Economic Action Plan 2013 (Bill C-60)

Elizabeth May: Mr. Speaker, I wish to support the points that have been made by the House leader of the official opposition and the House leader for the Liberal Party. Limiting debate is always antidemocratic, but I want to raise the particular situation of members of Parliament who, like me, are members of parties that obviously lack 12 members in the House. That would apply to members of the Bloc Québécois and to other independent members as well as to the Green Party.

We do not have the opportunity to sit on committee, and every time debate is limited, we are precluded from any opportunity to speak to the bills. While it is always antidemocratic for every member in the House, it is particularly egregious in the case of members like me, who never have an opportunity to speak for 10 or 20 minutes on the bills that are debated in this place, because there is almost always time allocation.

I would like to ask the junior minister to please reconsider limiting debate, because it is particularly antidemocratic.

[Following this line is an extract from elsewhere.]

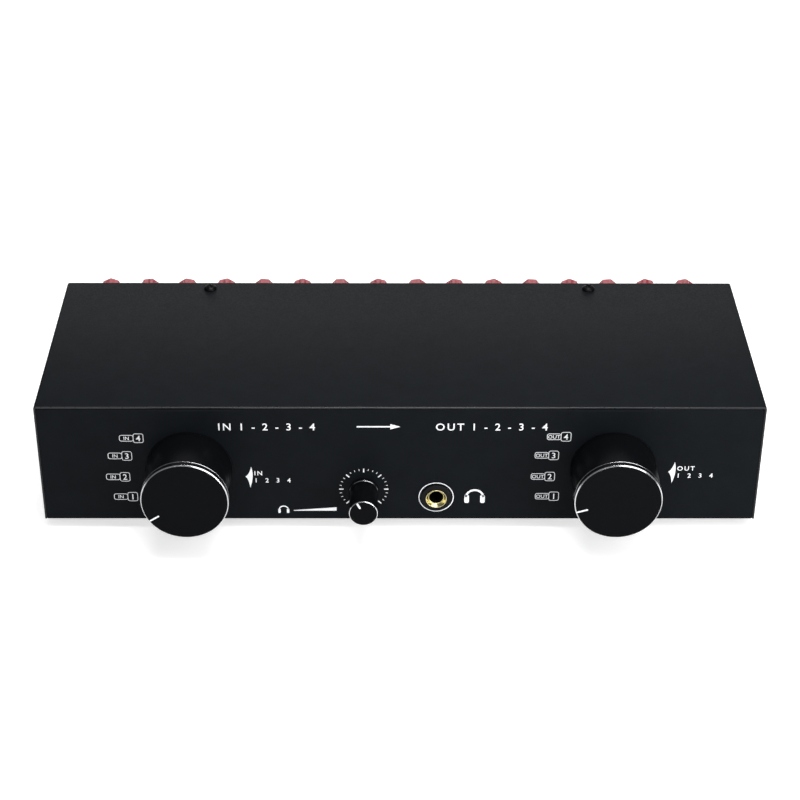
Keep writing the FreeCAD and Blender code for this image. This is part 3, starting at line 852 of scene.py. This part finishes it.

Ted Menzies: Mr. Speaker, with no disrespect meant to my hon. colleague from Saanich—Gulf Islands, she had 30 seconds or perhaps a minute—I was not timing it—to ask me a substantive question about this, to follow the debate, instead of asking what I hear so often from the NDP, a process question. There are a lot of things in this piece of legislation that could be discussed, a lot of positive things that Canadians are waiting for. They are urgently asking us to get this done. I refer to the funding for Genome Canada. Also, the mandate of the Nature Conservancy of Canada will soon expire, and it is looking for the replenishment that we have set out in the bill to help preserve natural lands all across this country. The Nature Conservancy is hoping we get this done as soon as possible.